____ Source data

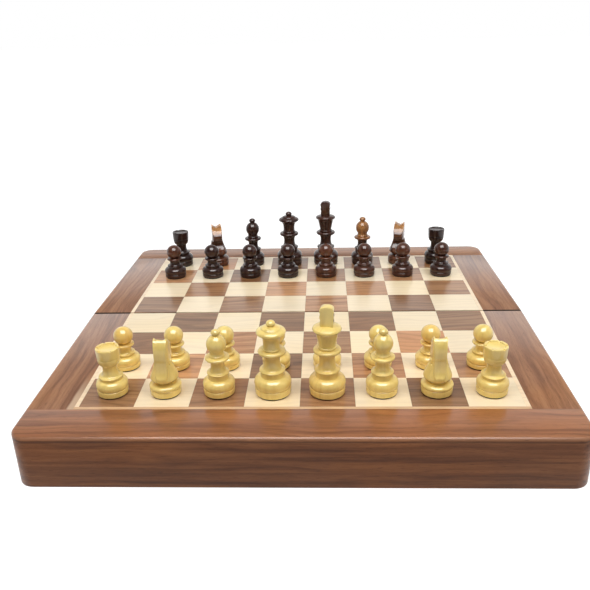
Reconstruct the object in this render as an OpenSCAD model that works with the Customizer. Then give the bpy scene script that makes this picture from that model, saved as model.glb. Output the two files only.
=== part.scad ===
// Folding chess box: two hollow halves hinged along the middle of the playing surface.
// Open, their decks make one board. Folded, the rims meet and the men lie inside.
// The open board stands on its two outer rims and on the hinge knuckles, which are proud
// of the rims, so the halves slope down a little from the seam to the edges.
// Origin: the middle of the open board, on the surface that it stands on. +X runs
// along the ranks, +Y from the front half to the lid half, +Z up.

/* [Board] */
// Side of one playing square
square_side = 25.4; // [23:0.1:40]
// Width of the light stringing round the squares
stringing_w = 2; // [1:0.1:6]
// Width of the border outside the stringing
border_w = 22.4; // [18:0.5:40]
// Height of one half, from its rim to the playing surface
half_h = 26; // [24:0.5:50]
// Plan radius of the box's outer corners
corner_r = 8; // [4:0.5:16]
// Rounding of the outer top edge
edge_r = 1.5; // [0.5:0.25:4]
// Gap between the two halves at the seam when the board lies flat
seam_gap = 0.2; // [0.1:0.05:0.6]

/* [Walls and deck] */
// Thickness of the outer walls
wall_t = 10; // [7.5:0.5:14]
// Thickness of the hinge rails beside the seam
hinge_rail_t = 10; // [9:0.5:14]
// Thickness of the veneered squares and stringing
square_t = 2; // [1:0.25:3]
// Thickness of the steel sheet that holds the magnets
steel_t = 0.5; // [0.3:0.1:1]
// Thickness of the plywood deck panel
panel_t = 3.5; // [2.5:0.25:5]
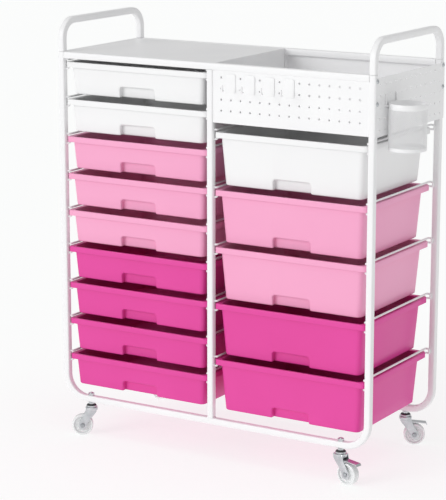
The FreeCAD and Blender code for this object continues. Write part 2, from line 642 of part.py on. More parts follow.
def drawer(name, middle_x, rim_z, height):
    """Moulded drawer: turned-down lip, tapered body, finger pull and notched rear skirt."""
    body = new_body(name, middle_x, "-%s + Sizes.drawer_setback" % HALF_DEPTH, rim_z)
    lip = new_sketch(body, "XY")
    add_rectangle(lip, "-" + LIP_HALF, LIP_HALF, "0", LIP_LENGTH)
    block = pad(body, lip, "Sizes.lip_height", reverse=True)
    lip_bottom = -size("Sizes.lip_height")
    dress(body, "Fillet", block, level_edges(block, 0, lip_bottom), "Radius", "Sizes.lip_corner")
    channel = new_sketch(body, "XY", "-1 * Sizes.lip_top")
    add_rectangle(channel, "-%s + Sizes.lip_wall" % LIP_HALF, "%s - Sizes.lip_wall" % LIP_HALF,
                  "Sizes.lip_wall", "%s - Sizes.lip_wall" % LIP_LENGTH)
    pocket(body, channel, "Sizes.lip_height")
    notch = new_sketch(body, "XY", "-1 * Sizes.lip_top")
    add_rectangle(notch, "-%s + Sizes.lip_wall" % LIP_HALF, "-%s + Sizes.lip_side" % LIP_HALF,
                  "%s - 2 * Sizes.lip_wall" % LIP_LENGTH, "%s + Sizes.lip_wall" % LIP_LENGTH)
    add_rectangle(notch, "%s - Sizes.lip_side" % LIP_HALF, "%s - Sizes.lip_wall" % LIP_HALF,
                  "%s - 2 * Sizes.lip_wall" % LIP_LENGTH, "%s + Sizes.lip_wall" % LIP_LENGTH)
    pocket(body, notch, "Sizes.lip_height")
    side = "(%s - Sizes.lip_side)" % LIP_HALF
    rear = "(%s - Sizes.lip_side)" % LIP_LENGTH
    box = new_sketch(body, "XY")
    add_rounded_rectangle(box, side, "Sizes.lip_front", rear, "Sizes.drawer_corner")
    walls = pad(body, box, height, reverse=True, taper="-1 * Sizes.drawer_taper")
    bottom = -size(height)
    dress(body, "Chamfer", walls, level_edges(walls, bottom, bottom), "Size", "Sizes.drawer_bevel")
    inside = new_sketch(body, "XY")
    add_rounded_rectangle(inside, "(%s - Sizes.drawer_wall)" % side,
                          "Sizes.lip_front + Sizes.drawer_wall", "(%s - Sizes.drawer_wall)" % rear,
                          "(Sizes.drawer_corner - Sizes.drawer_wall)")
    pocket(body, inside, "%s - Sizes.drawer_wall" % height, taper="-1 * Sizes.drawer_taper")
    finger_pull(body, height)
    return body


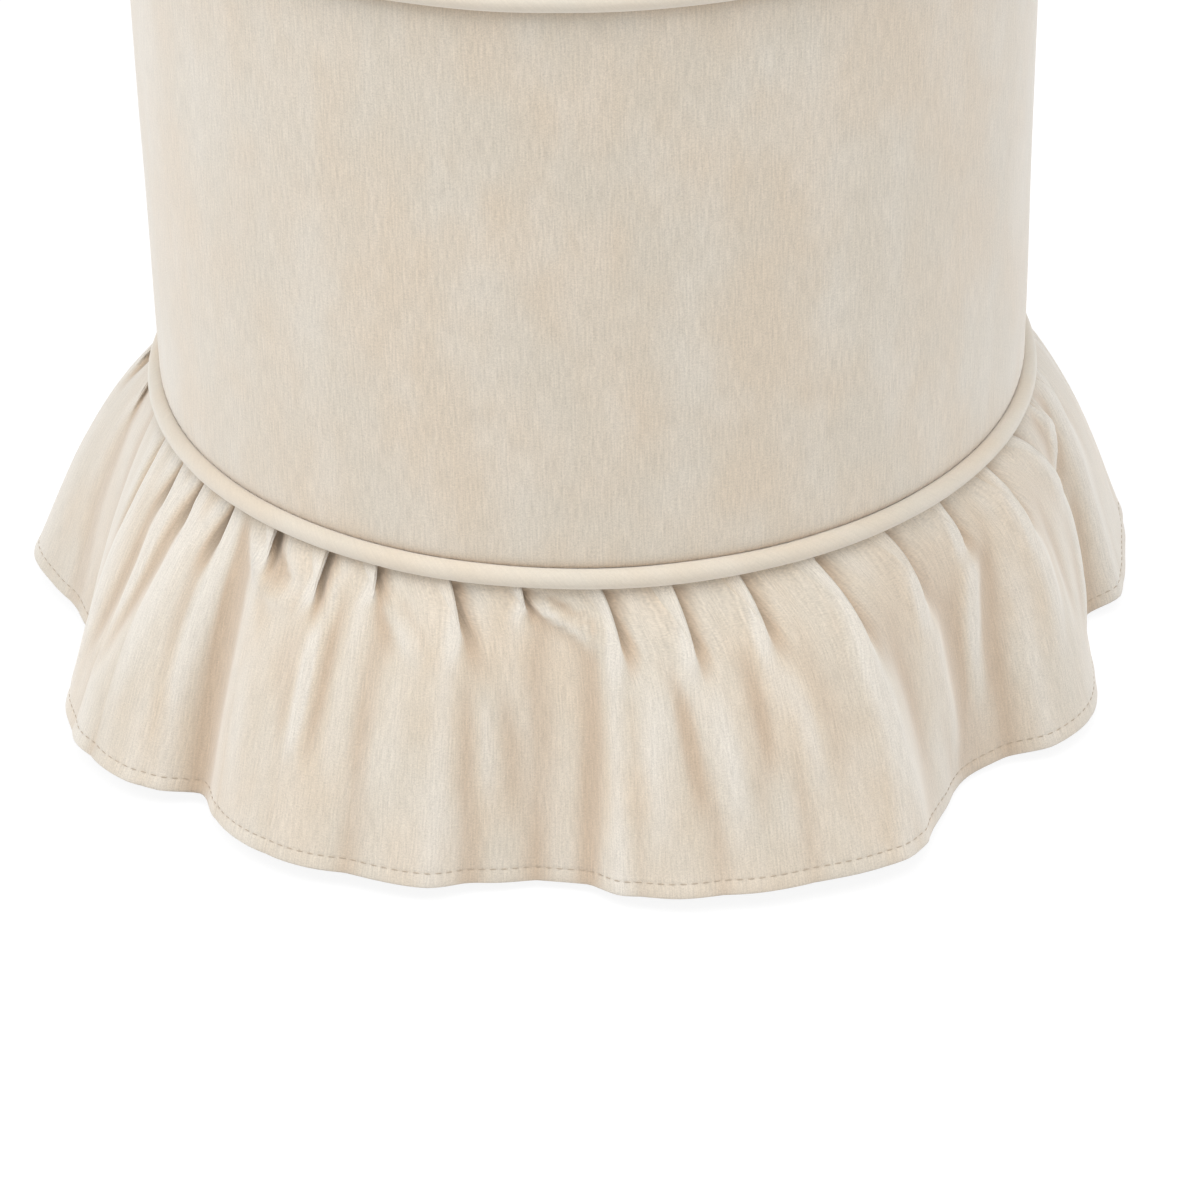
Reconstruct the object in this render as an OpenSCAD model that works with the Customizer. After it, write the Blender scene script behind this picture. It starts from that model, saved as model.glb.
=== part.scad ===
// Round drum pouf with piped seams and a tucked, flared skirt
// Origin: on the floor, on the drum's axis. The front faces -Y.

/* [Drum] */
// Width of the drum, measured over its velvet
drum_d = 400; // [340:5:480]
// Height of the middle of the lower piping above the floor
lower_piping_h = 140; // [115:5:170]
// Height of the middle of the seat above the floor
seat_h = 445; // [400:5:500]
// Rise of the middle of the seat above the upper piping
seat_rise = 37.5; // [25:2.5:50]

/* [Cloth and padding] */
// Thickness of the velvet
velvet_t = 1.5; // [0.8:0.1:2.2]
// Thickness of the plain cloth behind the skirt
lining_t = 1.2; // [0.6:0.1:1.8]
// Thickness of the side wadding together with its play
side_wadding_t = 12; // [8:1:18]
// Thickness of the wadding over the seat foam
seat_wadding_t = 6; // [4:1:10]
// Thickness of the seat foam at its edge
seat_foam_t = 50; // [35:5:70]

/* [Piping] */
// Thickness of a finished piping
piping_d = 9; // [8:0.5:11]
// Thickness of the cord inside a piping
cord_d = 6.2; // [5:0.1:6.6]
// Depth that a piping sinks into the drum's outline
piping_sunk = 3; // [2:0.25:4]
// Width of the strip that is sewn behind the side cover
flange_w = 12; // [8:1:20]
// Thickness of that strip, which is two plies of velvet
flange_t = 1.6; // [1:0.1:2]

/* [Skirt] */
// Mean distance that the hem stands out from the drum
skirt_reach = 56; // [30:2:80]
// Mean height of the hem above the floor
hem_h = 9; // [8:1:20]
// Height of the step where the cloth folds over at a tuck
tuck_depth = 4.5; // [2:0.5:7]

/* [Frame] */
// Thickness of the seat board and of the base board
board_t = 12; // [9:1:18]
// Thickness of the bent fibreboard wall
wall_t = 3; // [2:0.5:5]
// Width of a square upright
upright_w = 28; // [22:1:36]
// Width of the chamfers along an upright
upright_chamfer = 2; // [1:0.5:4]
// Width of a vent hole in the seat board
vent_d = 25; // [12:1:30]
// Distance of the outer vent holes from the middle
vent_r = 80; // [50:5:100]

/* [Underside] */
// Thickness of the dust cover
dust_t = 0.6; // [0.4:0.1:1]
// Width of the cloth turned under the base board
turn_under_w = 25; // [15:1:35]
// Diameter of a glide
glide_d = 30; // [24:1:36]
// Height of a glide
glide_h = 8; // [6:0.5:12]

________

The problem
Count the lines of the data that contain the string "scene", and reply with that number alone.

Solution
2